By the middle of 1967 when I started listening to rock and roll, there were two recent “oldies” that I loved to play at a high decibel level, the first I mentioned the other day, “96 Tears” and here is the second one, the Blues Magoos “We Ain’t Got Nothing Yet”. Out of the Bronx, they only had this one song reach the top 40, peaking at #5 in early February, 1967, their other 3 singles languished in the lower reaches of the Hot 100. As usual, I learned something new in researching this song, Emil “Peppy Castro” Theilhelm, the lead singer here, later became the lead singer of Balance (think “Breaking Away” in 1981).



How Do You Catch A Girl – Sam the Sham & The Pharoahs

Early 1967, Sam the Sham and the Pharoahs had already had a pair of hit records “Wooly Bully” and “Lil Red Riding Hood”, songs that were considered novelty songs. ” How Do You Catch A Girl” was their entry in the charts in January of 1967, peaking at #22. Samudio (why does that make me think of Phil Collins ?) Domingo was born in Dallas, Texas, one of his early band mates was Trini Lopez. Sam formed the Pharoahs, named after Yul Bryner’s character in “The Ten Commandments” in 1961, After the Pharoahs run, Sam went solo and his 1970 LP “Sam, Hard And Heavy” won the 1972 Grammy for Best Album Notes, hey, there’s a Grammy for everything, I guess.

Sugar Town – Nancy Sinatra



The first half of 1967’s music were the recent oldies by June, so I’ll highlight some songs from the charts 50 years ago as I re-visit that year. Nancy Sinatra had already reached the top of the charts with “These Boots Are Made For Walking” in early 1966, she added another top 10 hit “How Does That Grab You, Darlin'” later in 1966 but my favorite Sinatra song held the #5 spot on the charts for 3 weeks at the end of 1966 and beginning of 1967. Definitely a light, fluffy tune with no socially redeeming value,but a favorite nonetheless. “Sugar Town”


That was my Facebook post of January 2nd,2017. My goal for 2017 is/was to post at least 400 1967 songs as they appeared on the charts that year as part of a 50 year anniversary of the “Summer of Love”. 1967 was the year I turned 15, but not until the last 10 days of the year so I spent 1967 as a 14 year old. When the year started I was still listening to my Dad’s country music, and you’ll see that well represented here on this blog, by June, I was making the transition to the rock and pop music world and it would be the center of my life for the next 5 years. So that’s why I’ve created categories for the music of 1967 and 1968. I’ll try to keep it all fairly spread out but if you don’t read this blog until I have a lot of entries, you’ll have plenty of genres and years to choose from.


Nancy was 26 in 1967 and her people took advantage of her sex appeal to promote her, not that that is anything that never happened before. She will be turning 76 this summer (2017) and I am 64 but in my mind’s eye she will always be 26.

Windy – The Assocation


The summer of 1967 I found rock and roll music after being brought up on my Dad’s country music. This light, carefree melody was #1 at the time and it still brings back the lazy summer days when I was 14. “Capture that rainbow”!

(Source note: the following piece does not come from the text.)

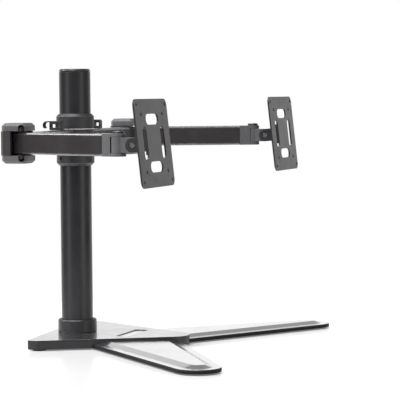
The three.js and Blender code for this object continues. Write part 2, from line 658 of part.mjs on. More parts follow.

I’m a little fuzzy on the details but to the best of my knowledge, this is the first 45 I ever purchased. The summer of 67 was a magical time for me musically and this was one of the songs that made it that way.

The above paragraphs were Facebook posts in 2009 and 2011

“Windy” was a landmark song for me, it was #1 when I switched from my Dad’s country music to rock and roll the summer of 1967. as I look back, many of those first songs I heard regularly on the radio became my favorite songs by many of the artists, there will be several examples as I continue to post. “Windy” would become my favorite Association song for about a year before “Time For Livin’” was released. Their greatest hit was “Cherish”, I remember finding WRKO in Boston and their’s was the first All-Time Top 300 I wrote down, I believe it was 1969 that “Cherish” was voted #1. One of these days I’ll have to add a few radio stations and the lists I collected in the late 60’s and early 70’s.